Dustin Milligan, who plays Alexis’s boyfriend Ted, recently appeared on RuPaul’s Celebrity Drag Race. Have you had an opportunity to watch it yet?

I did. Yeah. I thought it was incredible. He was so articulate.

Did you know he was going to do it beforehand?

No, he kept it a secret for a solid year.

Dustin Milligan on Rupaul’s Secret Celebrity Dragrace

What are you doing during quarantine? What’s the situation in LA?
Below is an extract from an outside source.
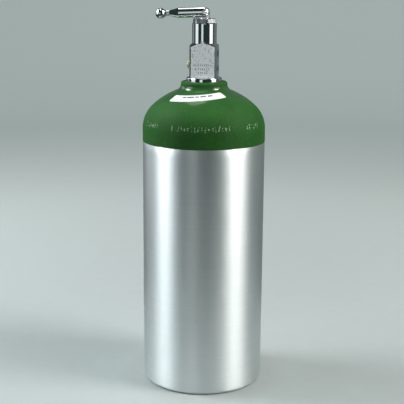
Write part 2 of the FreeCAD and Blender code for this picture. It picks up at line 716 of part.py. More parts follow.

Well, I’m trying to raise the money whenever I can. The show raised over $200,000 for Feeding America and Food Banks Canada just before our last episode. So that was really nice. I think it’s important when you have the ability to raise awareness and raise funds, that you do so if and when you can. Then on a more personal level, I’ve been honing my cooking skills because previous to this, I did not cook at all. So I’ve gone from a terrible cook to a bad cook. That’s been part of my journey and I picked up the piano again. So, I’ve been trying to reteach myself the piano and we’re going one bar at a time.

What’s next for you?

I signed a development deal with ABC Studios here in America. I’m developing television for them for the next three years, which is very exciting. I wish I had more to tell you in that department, but I am working on very special projects that. hopefully, I’ll be able to discuss in more detail soon. But it’s been fun. I had a little journal of ideas that I would write down and brainstorm in the off time when I wasn’t working on the show. Now that the show is done I sort of opened up that journal and really looked at some of those ideas more thoughtfully, and started to move on them.

It’s exciting to keep brainstorming new stories to tell on television, and hopefully stories that pick up where Schitt’s Creek left off. Just in terms of having a social heartbeat, and continuing to tell stories about our community in ways that feel meaningful, and special, and funny. Yeah, it’s going to be an exciting few years.

The sixth and final season of Schitt’s Creek is available to stream on Netflix now.